飛行前点検

訓練に限らず、飛行機を運航する前には「飛行前点検(Before Flight Inspection)」を行ないます。最初は教官が方法について教えてくれますが、やがて訓練生が自分で行なうようになります。これもPIC(機長)としての作業の一環な訳です。

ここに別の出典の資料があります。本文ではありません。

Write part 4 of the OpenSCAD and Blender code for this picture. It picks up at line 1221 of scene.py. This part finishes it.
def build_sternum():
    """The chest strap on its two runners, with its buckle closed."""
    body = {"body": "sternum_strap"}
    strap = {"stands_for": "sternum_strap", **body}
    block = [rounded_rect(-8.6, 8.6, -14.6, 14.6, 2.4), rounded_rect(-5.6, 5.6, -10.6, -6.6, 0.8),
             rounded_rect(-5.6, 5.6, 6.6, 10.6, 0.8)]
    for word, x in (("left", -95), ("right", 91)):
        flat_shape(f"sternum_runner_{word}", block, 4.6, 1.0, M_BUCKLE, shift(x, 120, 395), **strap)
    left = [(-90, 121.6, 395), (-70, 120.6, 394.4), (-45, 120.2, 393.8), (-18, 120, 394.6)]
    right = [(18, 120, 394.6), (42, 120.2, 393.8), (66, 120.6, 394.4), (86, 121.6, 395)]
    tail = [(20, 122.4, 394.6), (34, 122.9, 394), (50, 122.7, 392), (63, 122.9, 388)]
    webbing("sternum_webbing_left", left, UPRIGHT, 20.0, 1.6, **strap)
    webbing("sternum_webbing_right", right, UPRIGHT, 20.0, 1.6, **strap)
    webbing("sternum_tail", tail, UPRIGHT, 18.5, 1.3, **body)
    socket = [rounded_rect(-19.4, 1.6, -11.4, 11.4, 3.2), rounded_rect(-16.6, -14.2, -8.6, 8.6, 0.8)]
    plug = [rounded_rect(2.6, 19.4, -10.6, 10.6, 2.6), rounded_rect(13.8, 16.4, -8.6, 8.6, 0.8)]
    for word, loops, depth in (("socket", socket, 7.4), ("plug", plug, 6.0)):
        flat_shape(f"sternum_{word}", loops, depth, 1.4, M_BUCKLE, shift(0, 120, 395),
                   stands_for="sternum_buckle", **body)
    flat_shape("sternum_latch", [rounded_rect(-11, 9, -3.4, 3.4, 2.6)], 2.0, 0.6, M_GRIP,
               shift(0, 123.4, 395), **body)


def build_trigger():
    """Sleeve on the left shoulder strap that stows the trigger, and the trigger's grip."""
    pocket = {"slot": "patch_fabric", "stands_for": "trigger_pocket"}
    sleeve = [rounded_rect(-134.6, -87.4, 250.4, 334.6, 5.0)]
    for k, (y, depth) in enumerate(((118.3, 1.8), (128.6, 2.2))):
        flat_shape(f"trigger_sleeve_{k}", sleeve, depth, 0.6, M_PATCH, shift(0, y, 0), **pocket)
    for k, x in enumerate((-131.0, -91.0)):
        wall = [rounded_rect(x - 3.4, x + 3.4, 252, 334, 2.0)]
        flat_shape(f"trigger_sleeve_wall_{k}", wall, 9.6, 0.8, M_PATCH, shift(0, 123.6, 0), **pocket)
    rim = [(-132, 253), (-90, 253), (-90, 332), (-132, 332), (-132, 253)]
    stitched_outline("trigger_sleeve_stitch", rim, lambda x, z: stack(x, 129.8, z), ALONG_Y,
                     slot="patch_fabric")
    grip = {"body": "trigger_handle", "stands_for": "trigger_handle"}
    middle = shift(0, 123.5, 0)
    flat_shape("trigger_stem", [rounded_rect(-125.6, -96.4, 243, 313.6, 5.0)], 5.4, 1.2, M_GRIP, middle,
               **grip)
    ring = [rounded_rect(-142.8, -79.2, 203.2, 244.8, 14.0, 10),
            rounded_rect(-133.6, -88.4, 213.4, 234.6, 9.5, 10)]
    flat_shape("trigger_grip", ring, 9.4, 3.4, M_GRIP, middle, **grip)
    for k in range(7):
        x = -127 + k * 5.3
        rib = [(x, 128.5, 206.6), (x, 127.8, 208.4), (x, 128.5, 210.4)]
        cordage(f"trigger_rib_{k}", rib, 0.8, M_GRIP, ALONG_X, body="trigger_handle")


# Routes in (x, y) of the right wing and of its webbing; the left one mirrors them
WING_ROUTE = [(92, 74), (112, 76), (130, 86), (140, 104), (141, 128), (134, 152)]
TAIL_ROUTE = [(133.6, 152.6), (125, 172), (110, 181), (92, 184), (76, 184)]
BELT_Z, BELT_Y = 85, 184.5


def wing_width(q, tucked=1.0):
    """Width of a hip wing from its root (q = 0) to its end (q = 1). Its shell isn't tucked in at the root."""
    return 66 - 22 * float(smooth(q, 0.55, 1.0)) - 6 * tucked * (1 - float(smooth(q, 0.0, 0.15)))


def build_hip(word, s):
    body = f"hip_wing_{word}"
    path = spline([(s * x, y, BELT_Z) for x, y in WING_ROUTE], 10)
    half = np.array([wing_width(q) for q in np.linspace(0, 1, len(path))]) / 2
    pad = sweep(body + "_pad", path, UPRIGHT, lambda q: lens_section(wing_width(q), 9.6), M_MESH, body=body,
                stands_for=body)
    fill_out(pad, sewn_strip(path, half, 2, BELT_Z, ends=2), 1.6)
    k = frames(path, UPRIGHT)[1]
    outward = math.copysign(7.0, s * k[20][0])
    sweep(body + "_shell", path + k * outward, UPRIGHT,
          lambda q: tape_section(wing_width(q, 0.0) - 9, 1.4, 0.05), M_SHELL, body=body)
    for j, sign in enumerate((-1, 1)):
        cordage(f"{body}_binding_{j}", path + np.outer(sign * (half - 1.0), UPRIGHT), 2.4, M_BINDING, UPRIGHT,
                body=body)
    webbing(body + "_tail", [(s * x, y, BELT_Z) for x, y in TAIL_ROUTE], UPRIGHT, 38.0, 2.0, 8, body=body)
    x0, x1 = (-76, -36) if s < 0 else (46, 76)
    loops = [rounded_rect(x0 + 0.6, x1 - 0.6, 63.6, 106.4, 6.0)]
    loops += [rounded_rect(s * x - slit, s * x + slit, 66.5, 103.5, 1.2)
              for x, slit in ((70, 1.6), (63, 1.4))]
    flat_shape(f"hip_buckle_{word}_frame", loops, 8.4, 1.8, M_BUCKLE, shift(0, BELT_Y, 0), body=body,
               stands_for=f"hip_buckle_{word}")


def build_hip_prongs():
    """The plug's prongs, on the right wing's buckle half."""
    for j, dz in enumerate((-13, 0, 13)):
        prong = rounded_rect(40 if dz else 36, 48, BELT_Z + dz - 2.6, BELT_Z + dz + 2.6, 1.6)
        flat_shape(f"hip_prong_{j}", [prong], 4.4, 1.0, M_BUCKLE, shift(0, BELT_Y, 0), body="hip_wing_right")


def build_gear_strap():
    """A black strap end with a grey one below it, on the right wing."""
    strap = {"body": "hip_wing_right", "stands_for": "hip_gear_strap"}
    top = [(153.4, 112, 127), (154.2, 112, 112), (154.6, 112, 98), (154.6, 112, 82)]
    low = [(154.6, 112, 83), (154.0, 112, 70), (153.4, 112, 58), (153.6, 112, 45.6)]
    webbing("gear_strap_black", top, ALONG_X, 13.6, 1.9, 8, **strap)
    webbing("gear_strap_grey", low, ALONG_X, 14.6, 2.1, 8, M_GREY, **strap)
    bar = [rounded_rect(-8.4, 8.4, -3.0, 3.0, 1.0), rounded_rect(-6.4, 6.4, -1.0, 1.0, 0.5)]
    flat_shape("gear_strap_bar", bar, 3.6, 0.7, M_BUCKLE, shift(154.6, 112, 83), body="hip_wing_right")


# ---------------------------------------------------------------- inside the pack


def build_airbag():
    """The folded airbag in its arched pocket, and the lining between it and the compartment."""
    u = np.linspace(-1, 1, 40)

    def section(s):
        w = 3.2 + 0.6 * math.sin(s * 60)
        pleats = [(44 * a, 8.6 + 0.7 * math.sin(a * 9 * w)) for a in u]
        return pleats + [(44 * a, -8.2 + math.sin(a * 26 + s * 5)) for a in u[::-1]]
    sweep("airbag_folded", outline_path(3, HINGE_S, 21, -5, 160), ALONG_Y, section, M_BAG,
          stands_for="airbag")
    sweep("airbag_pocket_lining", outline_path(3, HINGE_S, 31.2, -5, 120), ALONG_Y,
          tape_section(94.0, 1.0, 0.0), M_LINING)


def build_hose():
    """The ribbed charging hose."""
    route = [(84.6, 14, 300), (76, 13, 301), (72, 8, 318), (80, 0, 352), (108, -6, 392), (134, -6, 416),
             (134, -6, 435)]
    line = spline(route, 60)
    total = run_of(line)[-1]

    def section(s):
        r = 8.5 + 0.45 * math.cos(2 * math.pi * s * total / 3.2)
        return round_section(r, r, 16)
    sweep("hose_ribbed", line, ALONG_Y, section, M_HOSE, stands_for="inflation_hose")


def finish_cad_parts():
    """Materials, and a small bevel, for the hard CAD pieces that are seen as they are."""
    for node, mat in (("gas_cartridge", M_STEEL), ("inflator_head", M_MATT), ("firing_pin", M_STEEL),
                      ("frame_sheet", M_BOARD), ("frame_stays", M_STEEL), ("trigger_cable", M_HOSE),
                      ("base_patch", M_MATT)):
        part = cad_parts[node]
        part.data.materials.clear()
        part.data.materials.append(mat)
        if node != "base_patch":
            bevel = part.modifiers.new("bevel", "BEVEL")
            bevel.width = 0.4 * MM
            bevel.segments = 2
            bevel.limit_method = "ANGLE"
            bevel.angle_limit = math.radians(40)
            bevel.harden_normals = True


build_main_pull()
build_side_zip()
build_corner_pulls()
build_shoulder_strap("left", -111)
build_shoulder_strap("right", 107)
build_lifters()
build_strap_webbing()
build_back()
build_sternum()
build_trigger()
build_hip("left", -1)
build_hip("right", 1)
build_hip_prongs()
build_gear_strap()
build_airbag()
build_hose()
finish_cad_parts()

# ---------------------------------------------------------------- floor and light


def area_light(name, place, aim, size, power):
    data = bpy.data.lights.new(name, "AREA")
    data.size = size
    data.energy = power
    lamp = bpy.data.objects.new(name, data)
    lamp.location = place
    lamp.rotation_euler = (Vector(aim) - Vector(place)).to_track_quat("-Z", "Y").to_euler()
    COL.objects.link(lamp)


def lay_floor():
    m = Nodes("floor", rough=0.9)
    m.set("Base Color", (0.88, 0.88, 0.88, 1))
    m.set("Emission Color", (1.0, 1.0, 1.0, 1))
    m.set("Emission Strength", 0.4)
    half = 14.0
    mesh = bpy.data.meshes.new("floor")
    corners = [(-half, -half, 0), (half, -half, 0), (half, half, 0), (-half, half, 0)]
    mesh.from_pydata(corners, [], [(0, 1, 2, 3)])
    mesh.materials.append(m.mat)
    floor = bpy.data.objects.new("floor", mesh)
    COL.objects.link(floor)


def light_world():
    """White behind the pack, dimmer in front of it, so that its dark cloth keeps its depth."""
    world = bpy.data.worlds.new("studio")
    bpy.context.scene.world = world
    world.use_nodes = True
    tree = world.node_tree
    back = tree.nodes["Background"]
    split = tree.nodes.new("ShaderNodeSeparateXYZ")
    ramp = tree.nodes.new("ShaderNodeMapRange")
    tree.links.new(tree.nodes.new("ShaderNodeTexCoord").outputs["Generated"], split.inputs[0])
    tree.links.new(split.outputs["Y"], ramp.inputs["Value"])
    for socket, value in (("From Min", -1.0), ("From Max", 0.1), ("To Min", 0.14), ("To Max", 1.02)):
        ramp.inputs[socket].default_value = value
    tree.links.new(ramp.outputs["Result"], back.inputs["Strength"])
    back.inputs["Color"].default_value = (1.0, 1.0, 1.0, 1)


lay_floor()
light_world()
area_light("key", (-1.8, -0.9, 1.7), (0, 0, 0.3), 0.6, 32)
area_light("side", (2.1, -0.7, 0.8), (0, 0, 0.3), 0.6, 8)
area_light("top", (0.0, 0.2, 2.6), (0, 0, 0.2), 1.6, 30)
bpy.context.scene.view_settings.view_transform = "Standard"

具体的なチェック項目は各機体のマニュアルに記載されていますが、大まかに、
  1. 灯火類及びピトーヒートの確認
  2. 機体外部の点検
  3. 燃料の確認
  4. エンジンの点検
に分けることが出来ます。

1.灯火類及びピトーヒートの確認
まず、マスタースイッチを入れ、灯火類とピトーヒートを点灯し、フラップを展開します。その後機体外周をまわって、各灯火が正常に点灯・点滅していることを確認します。またピトーを触って、温かくなっていることを確認します。いつまでも付けているとバッテリーがあがってしまいますので、各スイッチを切ってマスタースイッチをオフにします。フラップは外部点検のため、展開したままにしておきます。
ピトー管
2.機体外部の点検
機体外部の点検をします。基本的にリベットのヌケがないか、亀裂が入っていないか、ねじの抜けが無いかを確認します。また、翼はリーディングエッジ、トレイリングエッジを特に確認します。エルロン、ラダー等の可動部分はヒンジのボルトなどを確認し、さらにロッドは遊びがあることを確認します。タイダウンしてある場合は、それらの鎖もこの点検中に解きます。
エルロンのヒンジと作動ロッド
フラップ
タイダウン
また、各タイヤも確認します。タイヤは空気圧があるか、傷がないか、ブレーキオイルが漏れていないかなどをチェックします。
プロペラも、傷や亀裂がないことを確認します。プロペラは重要部品ですので、飛行機を動かす時に、押したり引いたりしても大丈夫なほどの強度があります。
さらに大事な部品として、ピトーとスタティックポートがあります。これらは、速度計、高度計などの作動に必要なもので、どちらも小さい穴が開いています。これらがふさがれていないか、確認しておきます。
まるい部品の中心にあるのがスタティックポート
3.燃料の確認
量の確認
両主翼の上にある給油キャップを開けて、燃料測定棒(Fuel Dip Stick)を入れて量を確認します。ストロー状のStickをタンクの底まで入れ、スポイトの原理で指で上の穴押さえて持ち上げ、棒に刻まれた目盛で読み取ります。当然(タンクの深さなどが異なるので)、機種ごとに専用のStickを使用します。
 
質の確認
主翼下部にある燃料サンプル取得用の穴にチェッカー(Sampler Cup)を挿しサンプルを採取して、質を確認します。燃料にはグレードに応じて色が付いています(一般的なAVGAS100LLの場合はうすい青色です)。特に、水の混入がないことを注意して確認します。水が入っていると、下に水玉が出来ます。混入が見つかった場合は、無くなるまでサンプリングを続けます。
100LLは青色が付いています
4.エンジンの点検
エンジンの点検口を開け、エンジンオイルの量を確認します。方法は車のオイルの確認と全く同じですが、確認棒には、1クォートずつ刻みが入っています。量が少ない場合は、0.5クォート単位(473ml)で足します。またC150の場合は点検口の中に燃料排出弁があるので、これを引いて燃料を排出させ、地面に落ちた燃料を目視で点検します(水の混入がないことを確認)。
右の黄色のキャップがオイル点検口
上記の点検の順序ですが、1をはじめにやった後、2~4は合わせて行います。外部点検では、私のスクールの場合は、機体のカーゴルームに備え付けてあるFuel Dip Stick、Sampler Cup、ペーパータオルを持って確認点検をします。
カーゴルームに必要なものがバケツに入っています
 スクールや機体によって点検方法は異なるのでしょうが、飛び立つ前にPICが責任を持って機体全般の最終チェックを行なうのは、同じなはずです。いくら整備士が点検していると言っても、自分の身を守るのは自分だけですから。